In theory, Indonesia has more protection against hate speech compared to the US. Muslims in Tennessee had no recourse to the hate speech they suffered but while the US “takes a liberal view on speech they take a high view on religious equality so the Supreme Court was always going to stand up for their theological rights” George said. In Indonesia Christians cannot rely on the courts as, regardless of their decision, neither local nor the national government has the moral courage to implement a verdict in their favour.
Too often the state, law enforcement or courts may intervene to protect people from insult but don’t step up when people really need it, Hate Spin concludes. “Looking at speech is not enough, we should also look at anti-discrimination laws,” says George who relates a recent event he attended in Malaysia organised by an interfaith NGO that was shut down by a mob. “Instead of telling the mob to go away, they told the organisation to stop. It didn’t make sense at so many levels.
“Then you realise that this is happening all over the place partly for practical reasons, if the police are outnumbered and under-resourced, the solution is to take the side which side is bigger. This is very worrying for free speech.”

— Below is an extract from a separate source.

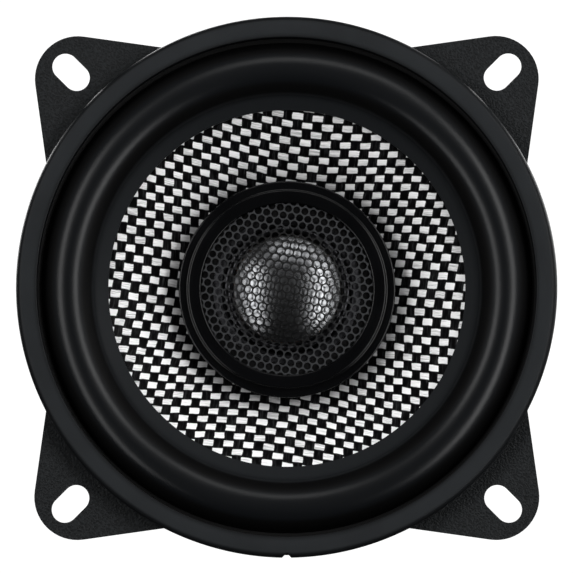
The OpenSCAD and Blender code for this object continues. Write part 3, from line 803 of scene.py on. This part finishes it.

The book also explores how the Hindu-right, led by India‘s President Nahendra Modi, has copied the tactic of claiming offense on a wide scale from the Muslim-right.
However, George rejects the school of thought that intolerance is confined to religion. He urges journalists to recognise that religious violence is often connected to political and civil violence more widely, giving the attacks on communist thought in Indonesia as one example.
“Extreme statements will always get more headlines than what moderates say,” he says, noting that when 100 Imams got together and made a YouTube video condemning ISIS it hardly made the headlines, even though media constantly complain that Muslims are not speaking out against extremism.